What the task requires: Only the lines from the start of the material through the line containing "return arc(centre, radius, 0.0, 360.0, steps)[:-1]" are to be extracted, exactly as they appear.

┌──

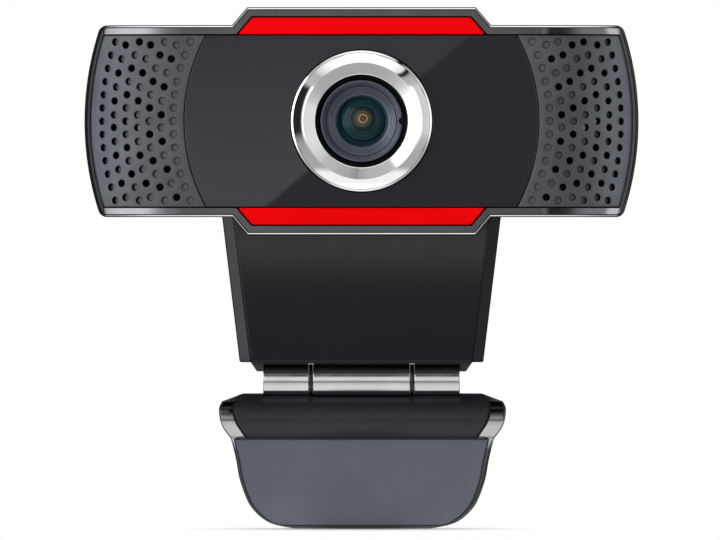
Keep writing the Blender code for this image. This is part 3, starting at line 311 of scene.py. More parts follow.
# The floor, in metres from its middle
FLOOR_SIZE = 1.2
FLOOR_CLEAR = (0.10, 0.45)      # over which it fades out to reflections
CONTACT_CLEAR = (0.0, 0.036)    # over which it fades out to the camera
# Floor glow seen only in reflections: a painted contact shadow under the middle, a lighter ring, dimmer beyond,
# and painted shade behind the object.
FLOOR_CONTACT_SHADOW = (0.004, 0.012, 0.5, 1.2)
FLOOR_TONES = [(0.032, 0.042, 1.0), (0.060, 0.080, 0.43)]
FLOOR_SHADE_BEHIND = (-0.001, 0.010, 1.0, 0.08)


def deep(distance):
    """World Y of a plane that lies this far behind the front of the head's panel."""
    return HEAD_FRONT + distance


def high(distance):
    """World Z of a height above the lens axis."""
    return LENS_HEIGHT + distance


# ---- outlines

def arc(centre, radius, start, end, steps):
    """Points on an arc, both ends included. Angles are in degrees."""
    turns = [radians(start + (end - start) * k / steps) for k in range(steps + 1)]
    return [(centre[0] + radius * cos(turn), centre[1] + radius * sin(turn)) for turn in turns]


def circle(centre, radius, steps):
    return arc(centre, radius, 0.0, 360.0, steps)[:-1]


def soft_corner(before, corner, after, radius, steps):
    """The arc that rounds one corner."""
    corner = Vector(corner)
    to_before = Vector(before) - corner
    to_after = Vector(after) - corner
    half = to_before.angle(to_after) / 2
    if radius <= 0.0 or abs(half - pi / 2) < 0.02:
        return [tuple(corner)]
    run = min(radius / tan(half), to_before.length * 0.49, to_after.length * 0.49)
    radius = run * tan(half)
    middle = corner + (to_before.normalized() + to_after.normalized()).normalized() * (radius / sin(half))
    start = corner + to_before.normalized() * run - middle
    end = corner + to_after.normalized() * run - middle
    first = atan2(start.y, start.x)
    sweep = (atan2(end.y, end.x) - first + pi) % (2 * pi) - pi
    return arc(middle, radius, degrees(first), degrees(first + sweep), steps)


def rounded(points, radius, steps=EDGE_STEPS, closed=True):
    """Round the corners of a chain of flat points. radius is one number, or one for each point."""
    ends = () if closed else (0, len(points) - 1)
    made = []
    for k, corner in enumerate(points):
        if k in ends:
            made.append(tuple(corner))
        else:
            bend = radius[k] if isinstance(radius, list) else radius
            made += soft_corner(points[k - 1], corner, points[(k + 1) % len(points)], bend, steps)
    return made


def smooth_chain(points, steps=6):
    """A smooth curve through a chain of flat points."""
    ends = [points[0]] + list(points) + [points[-1]]
    made = []
    for k in range(1, len(ends) - 2):
        before, start, end, after = (Vector(ends[k + n]) for n in (-1, 0, 1, 2))
        for step in range(steps):
            t = step / steps
            made.append(tuple(0.5 * ((2 * start) + (end - before) * t
                                     + (2 * before - 5 * start + 4 * end - after)
                                     * t ** 2 + (3 * start - before - 3 * end + after) * t ** 3)))
    return made + [tuple(points[-1])]


def offset(outline, distance):
    """Draw a counter-clockwise outline in by a distance, or out if it is negative."""
    made = []
    for k, point in enumerate(outline):
        before = Vector(point) - Vector(outline[k - 1])
        after = Vector(outline[(k + 1) % len(outline)]) - Vector(point)
        first = Vector((-before.y, before.x)).normalized()
        second = Vector((-after.y, after.x)).normalized()
        made.append(tuple(Vector(point) + (first + second) * (distance / (1 + first.dot(second)))))
    return made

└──

The answer:
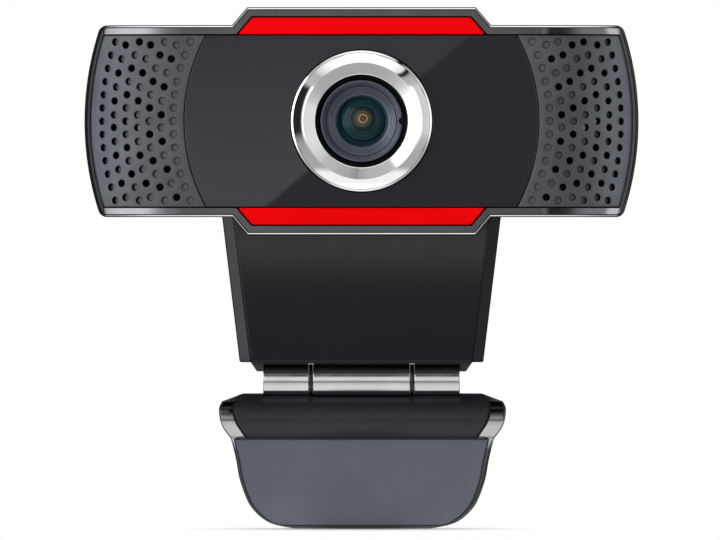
Keep writing the Blender code for this image. This is part 3, starting at line 311 of scene.py. More parts follow.
# The floor, in metres from its middle
FLOOR_SIZE = 1.2
FLOOR_CLEAR = (0.10, 0.45)      # over which it fades out to reflections
CONTACT_CLEAR = (0.0, 0.036)    # over which it fades out to the camera
# Floor glow seen only in reflections: a painted contact shadow under the middle, a lighter ring, dimmer beyond,
# and painted shade behind the object.
FLOOR_CONTACT_SHADOW = (0.004, 0.012, 0.5, 1.2)
FLOOR_TONES = [(0.032, 0.042, 1.0), (0.060, 0.080, 0.43)]
FLOOR_SHADE_BEHIND = (-0.001, 0.010, 1.0, 0.08)


def deep(distance):
    """World Y of a plane that lies this far behind the front of the head's panel."""
    return HEAD_FRONT + distance


def high(distance):
    """World Z of a height above the lens axis."""
    return LENS_HEIGHT + distance


# ---- outlines

def arc(centre, radius, start, end, steps):
    """Points on an arc, both ends included. Angles are in degrees."""
    turns = [radians(start + (end - start) * k / steps) for k in range(steps + 1)]
    return [(centre[0] + radius * cos(turn), centre[1] + radius * sin(turn)) for turn in turns]


def circle(centre, radius, steps):
    return arc(centre, radius, 0.0, 360.0, steps)[:-1]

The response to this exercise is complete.